### Requirement
Quote every line as given.

### Collected data

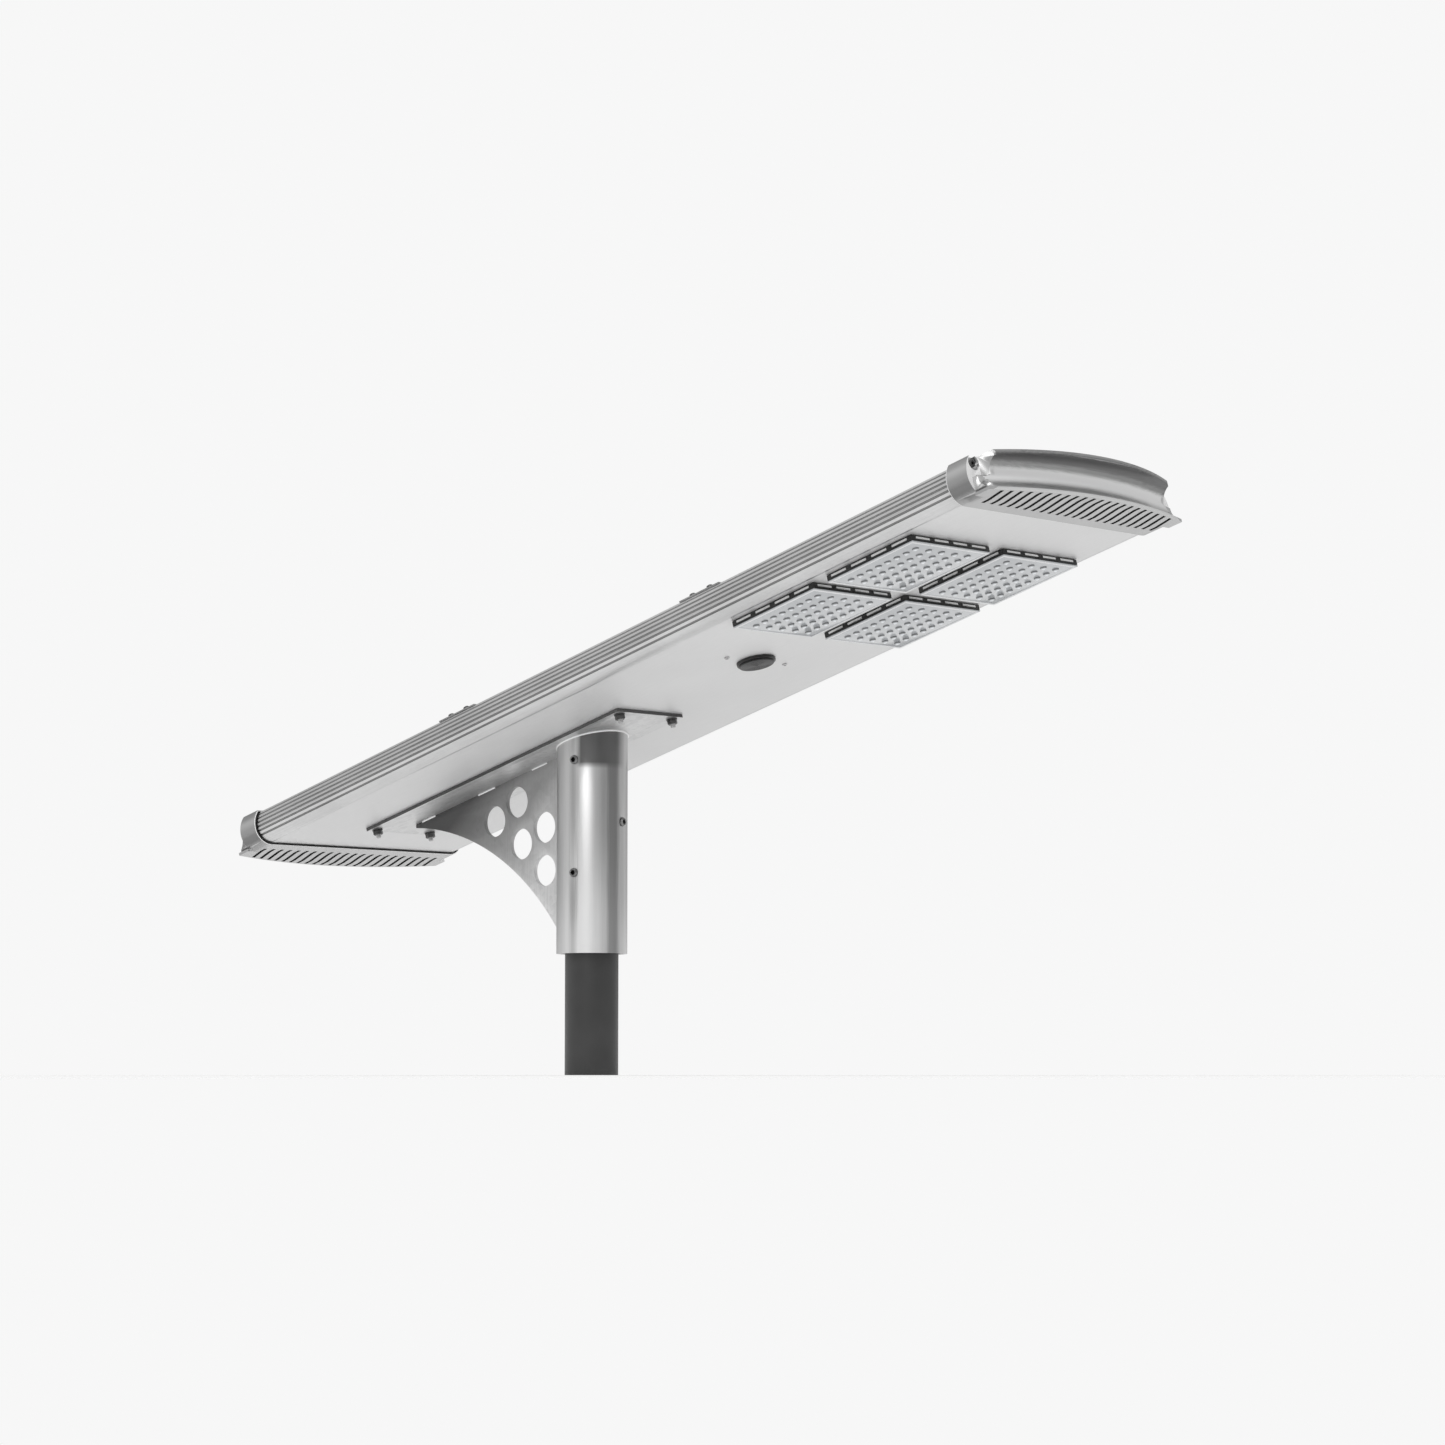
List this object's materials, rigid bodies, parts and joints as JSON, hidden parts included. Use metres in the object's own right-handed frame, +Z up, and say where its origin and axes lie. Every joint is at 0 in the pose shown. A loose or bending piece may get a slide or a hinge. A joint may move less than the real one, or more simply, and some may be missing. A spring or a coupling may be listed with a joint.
{
  "type": "solar street lamp",
  "caption": "All-in-one solar street lamp: a long flat head with a panel on its back and lamp modules and a motion sensor below, tilted on a sleeve bracket over its pole.",
  "frame": {"origin": "centre of the pole section's lower end face", "axes": "+Z up the pole, +X towards the lamp end of the head, +Y across the head"},
  "size_m": [1.2208, 0.322, 0.6184],
  "materials": {
    "pole_paint": "satin dark grey powder coat",
    "bracket_steel": "hot-dip galvanised and brushed",
    "plate_steel": "light grey powder coat",
    "fastener_steel": "dark passivated steel",
    "set_screw_steel": "plain steel",
    "rail_aluminium": "anodised satin",
    "floor_aluminium": "bead-blasted anodised",
    "cast_aluminium": "brushed casting",
    "seal_rubber": "matt silicone",
    "panel_glass": "tempered, low glare",
    "solar_cells": "monocrystalline cells",
    "panel_backing": "white laminate",
    "clamp_steel": "black coated steel",
    "lamp_frame": "dark grey moulded frame",
    "circuit_board": "white aluminium-core board",
    "lens": "clear frosted lens sheet",
    "sensor_black": "black housing",
    "sensor_lens": "dark grained lens",
    "tray_aluminium": "folded sheet",
    "cell_wrap": "shrink-wrapped cells",
    "controller_case": "potted controller case",
    "black_plastic": "moulded box",
    "lead_jacket": "round two-core lead"
  },
  "bodies": {
    "pole": {"pole_top_section": "pole_paint"},
    "lamp": {"battery_cells": "cell_wrap", "battery_cover": "tray_aluminium", "battery_lead": "lead_jacket", "battery_tray": "tray_aluminium", "charge_controller": "controller_case", "end_cap_front": "cast_aluminium", "end_cap_rear": "cast_aluminium", "end_cap_screws_front": "fastener_steel", "end_cap_screws_rear": "fastener_steel", "end_gasket_front": "seal_rubber", "end_gasket_rear": "seal_rubber", "floor_plate": "floor_aluminium", "gusset_web": "bracket_steel", "lamp_board_1": "circuit_board", "lamp_board_2": "circuit_board", "lamp_board_3": "circuit_board", "lamp_board_4": "circuit_board", "lamp_frame_1": "lamp_frame", "lamp_frame_2": "lamp_frame", "lamp_frame_3": "lamp_frame", "lamp_frame_4": "lamp_frame", "lamp_lead": "lead_jacket", "lead_grommet": "seal_rubber", "lens_plate_1": "lens", "lens_plate_2": "lens", "lens_plate_3": "lens", "lens_plate_4": "lens", "mount_bolts": "fastener_steel", "mount_nuts": "fastener_steel", "mount_plate": "plate_steel", "mount_washers": "fastener_steel", "panel_backing": "panel_backing", "panel_cells": "solar_cells", "panel_clamp_screws": "fastener_steel", "panel_clamps": "clamp_steel", "panel_glass": "panel_glass", "panel_junction_box": "black_plastic", "panel_lead": "lead_jacket", "sensor_base": "sensor_black", "sensor_element": "circuit_board", "sensor_face": "sensor_lens", "sensor_screws": "fastener_steel", "side_rail_far": "rail_aluminium", "side_rail_near": "rail_aluminium", "sleeve_tube": "bracket_steel", "stiffener_plate": "plate_steel"},
    "set_screw_near_upper_body": {"set_screw_near_upper": "set_screw_steel"},
    "set_screw_near_lower_body": {"set_screw_near_lower": "set_screw_steel"},
    "set_screw_front_body": {"set_screw_front": "set_screw_steel"},
    "set_screw_far_upper_body": {"set_screw_far_upper": "set_screw_steel"},
    "set_screw_far_lower_body": {"set_screw_far_lower": "set_screw_steel"}
  },
  "joints": [
    {"name": "lamp_swivel", "type": "hinge", "parent": "pole", "child": "lamp", "pos_m": [0, 0, 0.258], "axis": [0, 0, 1], "continuous": true},
    {"name": "set_screw_near_upper_travel", "type": "slide", "parent": "lamp", "child": "set_screw_near_upper_body", "axis": [0.2588, -0.9659, 0], "range_m": [0, 0.006]},
    {"name": "set_screw_near_lower_travel", "type": "slide", "parent": "lamp", "child": "set_screw_near_lower_body", "axis": [0.2588, -0.9659, 0], "range_m": [0, 0.006]},
    {"name": "set_screw_front_travel", "type": "slide", "parent": "lamp", "child": "set_screw_front_body", "axis": [0.9659, 0.2588, 0], "range_m": [0, 0.006]},
    {"name": "set_screw_far_upper_travel", "type": "slide", "parent": "lamp", "child": "set_screw_far_upper_body", "axis": [-0.2588, 0.9659, 0], "range_m": [0, 0.006]},
    {"name": "set_screw_far_lower_travel", "type": "slide", "parent": "lamp", "child": "set_screw_far_lower_body", "axis": [-0.2588, 0.9659, 0], "range_m": [0, 0.006]}
  ]
}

### The answer
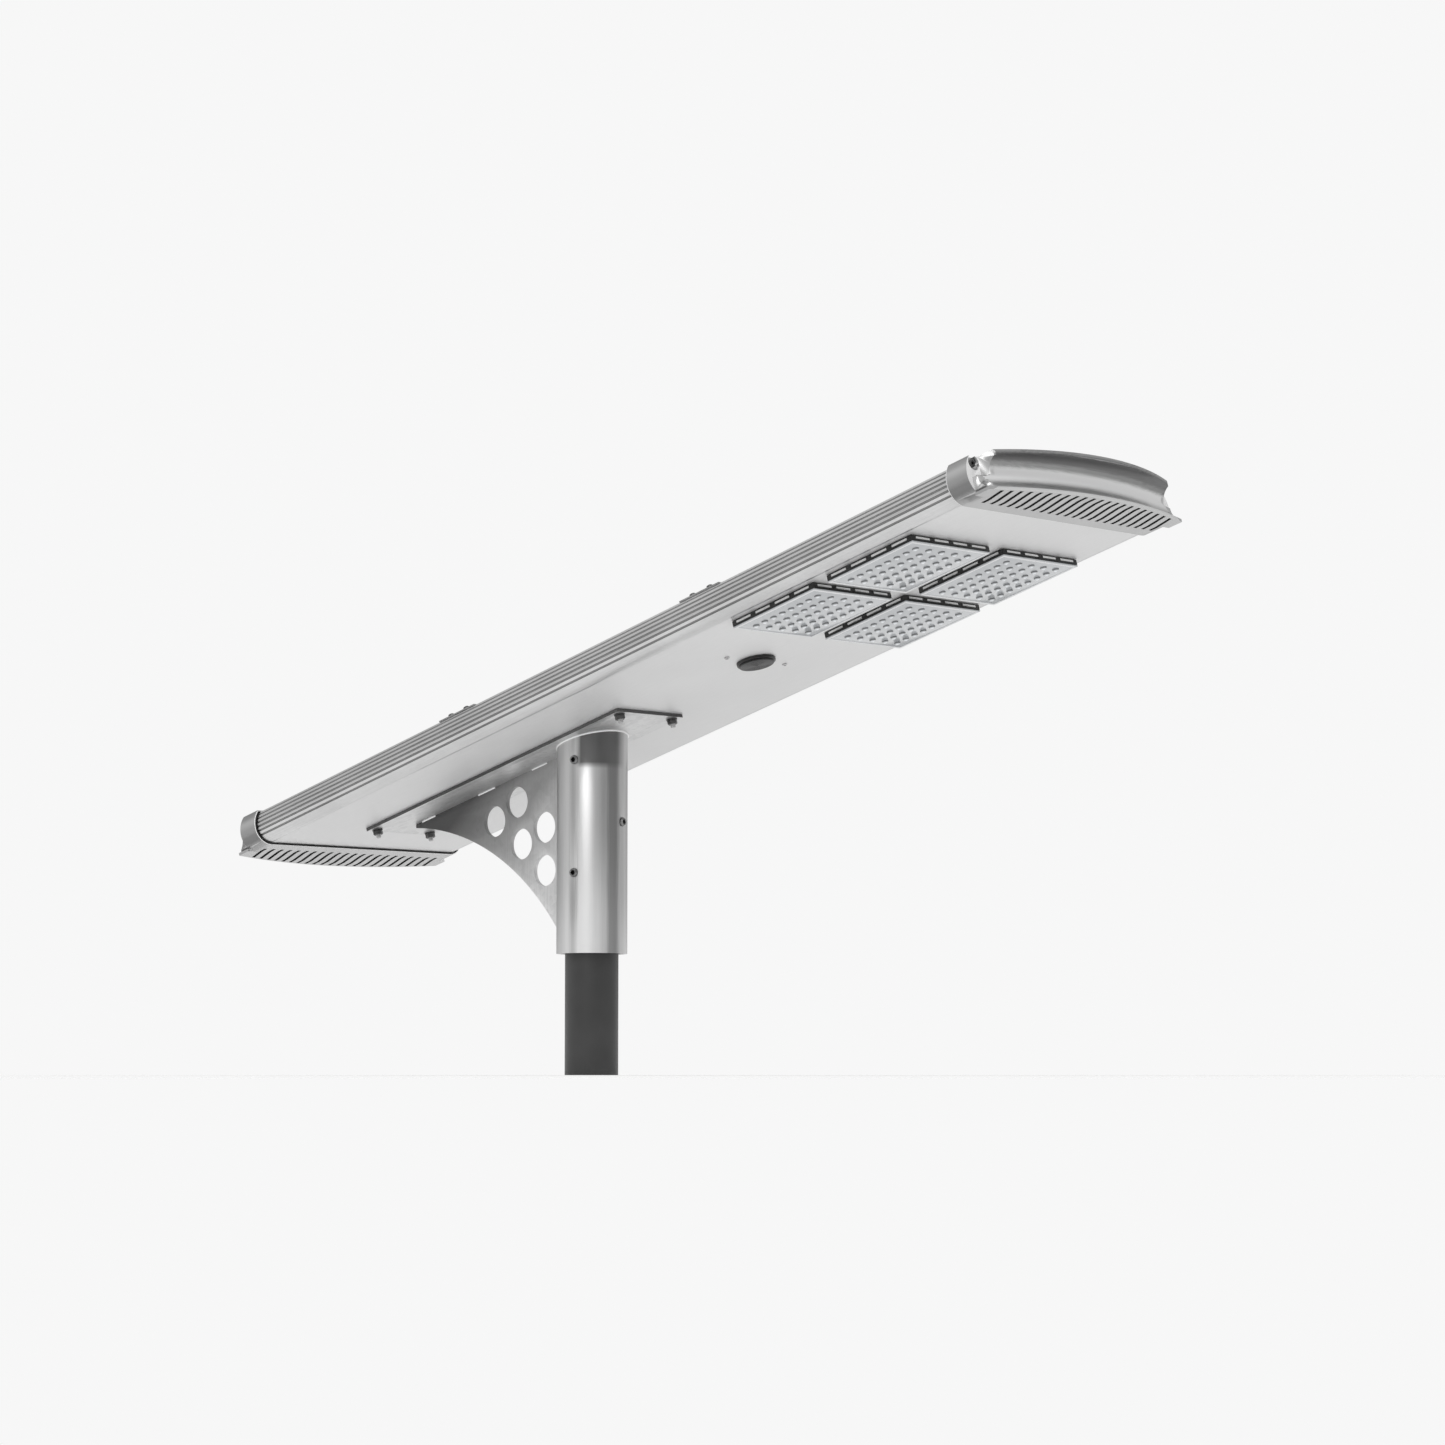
List this object's materials, rigid bodies, parts and joints as JSON, hidden parts included. Use metres in the object's own right-handed frame, +Z up, and say where its origin and axes lie. Every joint is at 0 in the pose shown. A loose or bending piece may get a slide or a hinge. A joint may move less than the real one, or more simply, and some may be missing. A spring or a coupling may be listed with a joint.
{
  "type": "solar street lamp",
  "caption": "All-in-one solar street lamp: a long flat head with a panel on its back and lamp modules and a motion sensor below, tilted on a sleeve bracket over its pole.",
  "frame": {"origin": "centre of the pole section's lower end face", "axes": "+Z up the pole, +X towards the lamp end of the head, +Y across the head"},
  "size_m": [1.2208, 0.322, 0.6184],
  "materials": {
    "pole_paint": "satin dark grey powder coat",
    "bracket_steel": "hot-dip galvanised and brushed",
    "plate_steel": "light grey powder coat",
    "fastener_steel": "dark passivated steel",
    "set_screw_steel": "plain steel",
    "rail_aluminium": "anodised satin",
    "floor_aluminium": "bead-blasted anodised",
    "cast_aluminium": "brushed casting",
    "seal_rubber": "matt silicone",
    "panel_glass": "tempered, low glare",
    "solar_cells": "monocrystalline cells",
    "panel_backing": "white laminate",
    "clamp_steel": "black coated steel",
    "lamp_frame": "dark grey moulded frame",
    "circuit_board": "white aluminium-core board",
    "lens": "clear frosted lens sheet",
    "sensor_black": "black housing",
    "sensor_lens": "dark grained lens",
    "tray_aluminium": "folded sheet",
    "cell_wrap": "shrink-wrapped cells",
    "controller_case": "potted controller case",
    "black_plastic": "moulded box",
    "lead_jacket": "round two-core lead"
  },
  "bodies": {
    "pole": {"pole_top_section": "pole_paint"},
    "lamp": {"battery_cells": "cell_wrap", "battery_cover": "tray_aluminium", "battery_lead": "lead_jacket", "battery_tray": "tray_aluminium", "charge_controller": "controller_case", "end_cap_front": "cast_aluminium", "end_cap_rear": "cast_aluminium", "end_cap_screws_front": "fastener_steel", "end_cap_screws_rear": "fastener_steel", "end_gasket_front": "seal_rubber", "end_gasket_rear": "seal_rubber", "floor_plate": "floor_aluminium", "gusset_web": "bracket_steel", "lamp_board_1": "circuit_board", "lamp_board_2": "circuit_board", "lamp_board_3": "circuit_board", "lamp_board_4": "circuit_board", "lamp_frame_1": "lamp_frame", "lamp_frame_2": "lamp_frame", "lamp_frame_3": "lamp_frame", "lamp_frame_4": "lamp_frame", "lamp_lead": "lead_jacket", "lead_grommet": "seal_rubber", "lens_plate_1": "lens", "lens_plate_2": "lens", "lens_plate_3": "lens", "lens_plate_4": "lens", "mount_bolts": "fastener_steel", "mount_nuts": "fastener_steel", "mount_plate": "plate_steel", "mount_washers": "fastener_steel", "panel_backing": "panel_backing", "panel_cells": "solar_cells", "panel_clamp_screws": "fastener_steel", "panel_clamps": "clamp_steel", "panel_glass": "panel_glass", "panel_junction_box": "black_plastic", "panel_lead": "lead_jacket", "sensor_base": "sensor_black", "sensor_element": "circuit_board", "sensor_face": "sensor_lens", "sensor_screws": "fastener_steel", "side_rail_far": "rail_aluminium", "side_rail_near": "rail_aluminium", "sleeve_tube": "bracket_steel", "stiffener_plate": "plate_steel"},
    "set_screw_near_upper_body": {"set_screw_near_upper": "set_screw_steel"},
    "set_screw_near_lower_body": {"set_screw_near_lower": "set_screw_steel"},
    "set_screw_front_body": {"set_screw_front": "set_screw_steel"},
    "set_screw_far_upper_body": {"set_screw_far_upper": "set_screw_steel"},
    "set_screw_far_lower_body": {"set_screw_far_lower": "set_screw_steel"}
  },
  "joints": [
    {"name": "lamp_swivel", "type": "hinge", "parent": "pole", "child": "lamp", "pos_m": [0, 0, 0.258], "axis": [0, 0, 1], "continuous": true},
    {"name": "set_screw_near_upper_travel", "type": "slide", "parent": "lamp", "child": "set_screw_near_upper_body", "axis": [0.2588, -0.9659, 0], "range_m": [0, 0.006]},
    {"name": "set_screw_near_lower_travel", "type": "slide", "parent": "lamp", "child": "set_screw_near_lower_body", "axis": [0.2588, -0.9659, 0], "range_m": [0, 0.006]},
    {"name": "set_screw_front_travel", "type": "slide", "parent": "lamp", "child": "set_screw_front_body", "axis": [0.9659, 0.2588, 0], "range_m": [0, 0.006]},
    {"name": "set_screw_far_upper_travel", "type": "slide", "parent": "lamp", "child": "set_screw_far_upper_body", "axis": [-0.2588, 0.9659, 0], "range_m": [0, 0.006]},
    {"name": "set_screw_far_lower_travel", "type": "slide", "parent": "lamp", "child": "set_screw_far_lower_body", "axis": [-0.2588, 0.9659, 0], "range_m": [0, 0.006]}
  ]
}